The science behind it is an invention. The art of crafting it is simple. The thought behind it is delicate.

The joy it brings is boundless.

As I am typing this, I am being brought back to time when I was still a child and how I would always pull my dad’s hand into a games store with a few rows of kaleidoscope being placed on the rack and popping my eye into the tiny hole and bewildering at this mystifying object.

And even as an adult now, my feet tends to take a step back when I walk past a gifts store and peer in to take a glance on whether I could discover this mystical object.

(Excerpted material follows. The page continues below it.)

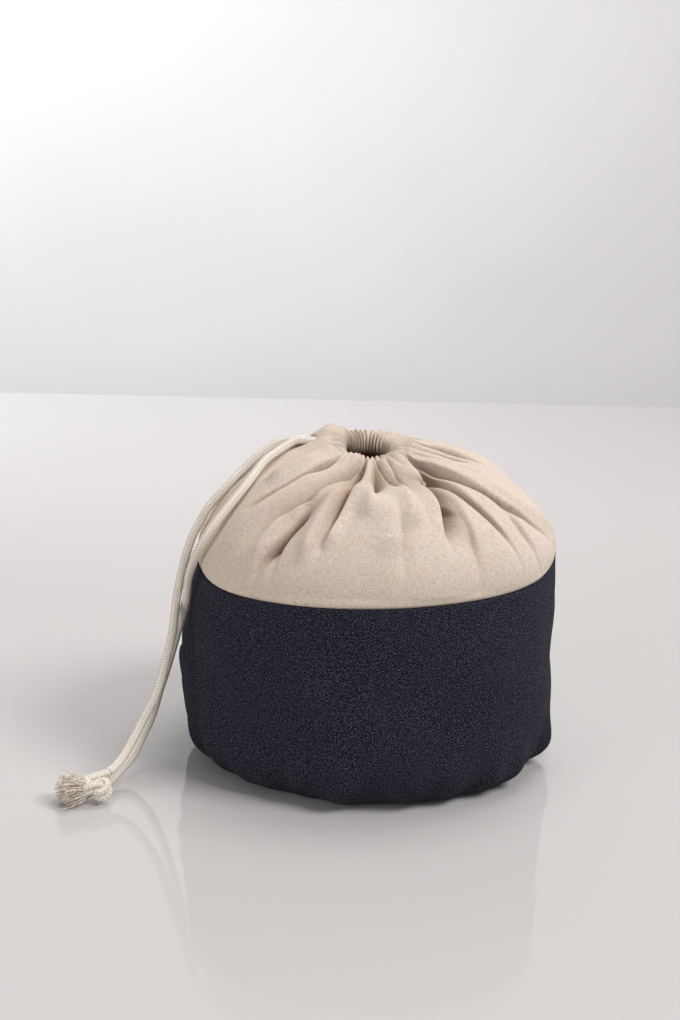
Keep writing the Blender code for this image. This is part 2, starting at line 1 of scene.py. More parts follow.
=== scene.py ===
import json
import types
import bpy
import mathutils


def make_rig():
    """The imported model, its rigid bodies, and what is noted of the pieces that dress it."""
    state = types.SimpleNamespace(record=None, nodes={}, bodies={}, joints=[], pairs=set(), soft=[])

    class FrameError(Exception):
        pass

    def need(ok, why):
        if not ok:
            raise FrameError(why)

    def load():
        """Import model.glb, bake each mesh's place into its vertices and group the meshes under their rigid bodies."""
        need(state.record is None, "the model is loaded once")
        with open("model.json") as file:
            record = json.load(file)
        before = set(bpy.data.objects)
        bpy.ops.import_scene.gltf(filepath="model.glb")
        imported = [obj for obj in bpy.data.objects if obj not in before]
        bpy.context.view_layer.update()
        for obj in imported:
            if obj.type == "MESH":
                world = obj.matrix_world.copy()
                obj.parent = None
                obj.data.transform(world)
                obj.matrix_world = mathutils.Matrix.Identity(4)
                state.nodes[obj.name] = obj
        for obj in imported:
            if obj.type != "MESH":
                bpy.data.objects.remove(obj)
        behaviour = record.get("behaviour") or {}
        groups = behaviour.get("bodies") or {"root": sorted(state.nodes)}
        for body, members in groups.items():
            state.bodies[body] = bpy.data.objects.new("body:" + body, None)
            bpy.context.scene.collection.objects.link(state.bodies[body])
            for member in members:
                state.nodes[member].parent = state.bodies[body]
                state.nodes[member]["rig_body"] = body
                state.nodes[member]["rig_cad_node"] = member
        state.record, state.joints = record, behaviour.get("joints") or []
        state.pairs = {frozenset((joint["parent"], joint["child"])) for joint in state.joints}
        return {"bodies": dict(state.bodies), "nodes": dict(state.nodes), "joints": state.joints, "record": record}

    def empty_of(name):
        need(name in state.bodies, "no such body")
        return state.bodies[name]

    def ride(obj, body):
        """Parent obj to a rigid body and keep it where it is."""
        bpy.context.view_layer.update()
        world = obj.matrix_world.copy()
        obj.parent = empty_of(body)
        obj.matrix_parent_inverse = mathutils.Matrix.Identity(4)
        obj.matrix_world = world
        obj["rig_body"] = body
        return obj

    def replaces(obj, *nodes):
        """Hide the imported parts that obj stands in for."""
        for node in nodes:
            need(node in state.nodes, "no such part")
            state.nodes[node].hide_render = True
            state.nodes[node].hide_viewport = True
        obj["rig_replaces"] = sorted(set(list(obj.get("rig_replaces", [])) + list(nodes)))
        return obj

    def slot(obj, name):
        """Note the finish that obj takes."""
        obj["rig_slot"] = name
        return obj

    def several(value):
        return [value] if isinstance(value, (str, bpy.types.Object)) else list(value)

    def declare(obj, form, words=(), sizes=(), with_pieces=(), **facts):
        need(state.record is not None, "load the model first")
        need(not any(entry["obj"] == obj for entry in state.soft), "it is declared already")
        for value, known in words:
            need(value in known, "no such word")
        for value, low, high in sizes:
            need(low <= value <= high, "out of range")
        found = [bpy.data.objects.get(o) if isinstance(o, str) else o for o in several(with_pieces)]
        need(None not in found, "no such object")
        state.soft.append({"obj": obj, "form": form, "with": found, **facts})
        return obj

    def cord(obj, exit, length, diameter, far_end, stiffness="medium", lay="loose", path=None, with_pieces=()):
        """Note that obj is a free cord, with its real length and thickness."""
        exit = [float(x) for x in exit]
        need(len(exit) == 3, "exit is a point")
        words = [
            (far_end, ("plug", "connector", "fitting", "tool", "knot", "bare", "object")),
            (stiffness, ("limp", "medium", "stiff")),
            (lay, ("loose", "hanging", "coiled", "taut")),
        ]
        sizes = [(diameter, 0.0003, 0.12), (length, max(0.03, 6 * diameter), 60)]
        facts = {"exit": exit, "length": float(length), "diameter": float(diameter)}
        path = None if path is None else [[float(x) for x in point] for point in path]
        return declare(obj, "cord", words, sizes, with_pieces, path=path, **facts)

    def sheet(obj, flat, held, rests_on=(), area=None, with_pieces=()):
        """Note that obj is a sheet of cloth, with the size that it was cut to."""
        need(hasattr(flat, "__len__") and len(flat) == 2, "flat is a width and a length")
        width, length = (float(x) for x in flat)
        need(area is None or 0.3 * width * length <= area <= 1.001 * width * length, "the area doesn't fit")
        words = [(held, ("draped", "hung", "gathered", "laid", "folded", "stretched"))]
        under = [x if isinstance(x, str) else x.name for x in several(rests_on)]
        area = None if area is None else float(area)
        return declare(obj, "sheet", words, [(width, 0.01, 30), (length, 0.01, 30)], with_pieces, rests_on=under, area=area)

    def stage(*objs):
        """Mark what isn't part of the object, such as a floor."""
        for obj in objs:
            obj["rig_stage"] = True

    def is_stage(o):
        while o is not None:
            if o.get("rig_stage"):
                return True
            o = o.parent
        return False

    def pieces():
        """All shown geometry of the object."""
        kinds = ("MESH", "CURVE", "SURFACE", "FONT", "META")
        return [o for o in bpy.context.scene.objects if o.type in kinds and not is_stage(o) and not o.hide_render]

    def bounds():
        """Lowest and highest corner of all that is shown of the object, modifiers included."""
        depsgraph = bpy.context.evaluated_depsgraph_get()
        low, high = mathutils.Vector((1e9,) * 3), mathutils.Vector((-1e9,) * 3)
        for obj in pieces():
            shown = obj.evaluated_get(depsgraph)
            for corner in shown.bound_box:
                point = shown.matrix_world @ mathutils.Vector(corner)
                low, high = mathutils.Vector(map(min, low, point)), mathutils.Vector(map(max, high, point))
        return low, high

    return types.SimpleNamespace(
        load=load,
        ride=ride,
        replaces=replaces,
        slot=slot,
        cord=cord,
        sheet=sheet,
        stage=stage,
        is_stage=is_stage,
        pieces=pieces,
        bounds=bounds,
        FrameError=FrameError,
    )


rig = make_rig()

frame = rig.load()
cad_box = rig.bounds()

import json
import math

import bmesh
import bpy
import numpy as np
from mathutils import Matrix, Vector

# Kinchaku drawstring pouch: a round body of raw denim, a canvas top drawn shut by one cotton cord
# whose two strands run down the left side to a knot on the floor. Metres, +Z up, front towards -Y.

# Sizes that the CAD model also has
GAP = 0.0003
BODY_RADIUS = 0.0960
BODY_BELLY = 0.0009
BODY_HEIGHT = 0.1032
BASE_RADIUS = 0.0760
CORNER_HEIGHT = 0.0230
DENIM_THICKNESS = 0.0012
EDGE_TILT = 0.0043
EDGE_PEAK = 0.0075
EDGE_PEAK_SPREAD = math.radians(22)
EDGE_PEAK_FADE = 0.0260
PRESS_DEPTH = 0.0040
PRESS_ANGLE = math.radians(188)
PRESS_SPREAD = math.radians(26)
PRESS_HEIGHT = 0.1130
PRESS_REACH = 0.0280
CANVAS_THICKNESS = 0.0009
SEAM_CLEARANCE = 0.0005
SEAM_ALLOWANCE = 0.0080
STEP_HEIGHT = 0.0045
SHOULDER_INSET = 0.0009
RIM_HEIGHT = 0.1636
DOME_OUTER_FULLNESS = 1.80
DOME_TOP_FULLNESS = 1.75
CORD_DIAMETER = 0.0045
RING_RADIUS = 0.0165
CASING_RADIUS = 0.0046
CASING_INNER = 0.0033  # the casing lies this close inside the ring
CASING_DEPTH = 0.0100
HEM_CLEARANCE = 0.0027
MOUTH_SHIFT = -0.0040
MOUTH_TILT = 0.0035
FLAP_ANGLE = math.radians(160)
FLAP_SPREAD = math.radians(26)
FLAP_HEIGHT = 0.0060
FLAP_ROOM = 0.0004
HEM_SAG = 0.0009
FLAP_INNER = 0.0190
FLAP_OUTER = 0.0400
EXIT_ANGLE = math.radians(166)
EXIT_RUN = 0.0118
EXIT_HALF_WIDTH = 0.0058
EXIT_HALF_HEIGHT = 0.0029
EXIT_CUT_START = 0.0050
EXIT_CUT_END = 0.0250
JOINT_IN = 0.0080  # the strands go on this far under the casing, so that no joint shows
STRAND_OFFSET = 0.0026
RUN_TURN_IN = math.radians(20)
STRAND_OUT = 0.0096
KNOT_CENTRE = Vector((-0.1300, -0.0895, 0.0076))
KNOT_HEADING = math.radians(198)
KNOT_LENGTH = 0.0190
RING_HEIGHT = RIM_HEIGHT - CASING_RADIUS
SHOULDER_RADIUS = BODY_RADIUS - SHOULDER_INSET
TUCK_RADIUS = BODY_RADIUS - DENIM_THICKNESS - SEAM_CLEARANCE - CANVAS_THICKNESS / 2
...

On the rare occasions which I manage to find a few rolls of kaleidoscope tucked in a box on shelve, I would not be afraid to tilt my eye to peer into the land of mystery and reviving my hopes even if it is for mere seconds.

Wednesday, November 18, 2009

Missing Amber..

I slog my guts under the white florescent lights,
but whenever i step out of office into the darkness of night,
there you are..
Waiting for my arrival at the bus-stop.
It is mutual..
U accompanied me through the bus frequency,
while I let a bus or 2 pass by so as to have more time with U..
But now, U r gone...
The cruelty of humans who dislikes Dogs have called for NEA to bring U away..
now I sit here at the bus-stop alone...
My heart turned cold on the thoughts of wad had happen/is happening to U..
My Dear Amber..

Thursday, November 05, 2009

creation of song lyric inspired by Gold 90fm



flickering flames..
haunting memories..
sitting alone by the fireplace..

IT started to slide down the corner of my eyes,
and than it started to stream down without control;
these tears of mine..

IT started to build up..
came from my heart, echoed within my body,
and screamed into the vacuum surrounding;
these cries of mine..

No one hears it..
No one sees it..
No one loves it..
And I hate it..
These Desperate feelings of mine..

Flashing thoughts, maimed heart, muted love.
These Desperation of mine..

You see the smiles and the glow of laughter on my face,
because I hid those frowns and the hovering shadow.
woo oh ohh ohhhh..

You don't hear it..
You don't face it..
You don't know it..
And I hate it..
These Desperate feelings of mine..

I want to be numb from these numbing feelings that is conquering me..
Ironic it seems, Is it sunny or raining?

No, I don't know..
No, I don't wish to face it..
No, I don't wanna to stay awake
But.. I have to face it..
These Desperate feelings of mine..

Sunday, October 25, 2009

A painting

splash of colors;
exciting. tempting. hard to resist.
Black and white;
despair, loneliness, blank

but how do you describe a life that is both?
I would use a picture to describe it.


this is how the picture would look like:
a river that is dyed in paints from a painter washing his painting brushes at the tip of the river and runs horizontally across the painting canvas.

above the river stands a house and its background which is brushed in various shades of grey. The grass on this side stood motionless and lifeless.

the grass on the opposite side of the river flashes green and sways freely with the movement of the wind.


This is the feeling.
when there s a clear divider that shows the drastic difference and the rightful choice of which side is better, but one can't help drawing its attention on the house that is shaded in monotone and tries to depict the reason behind it.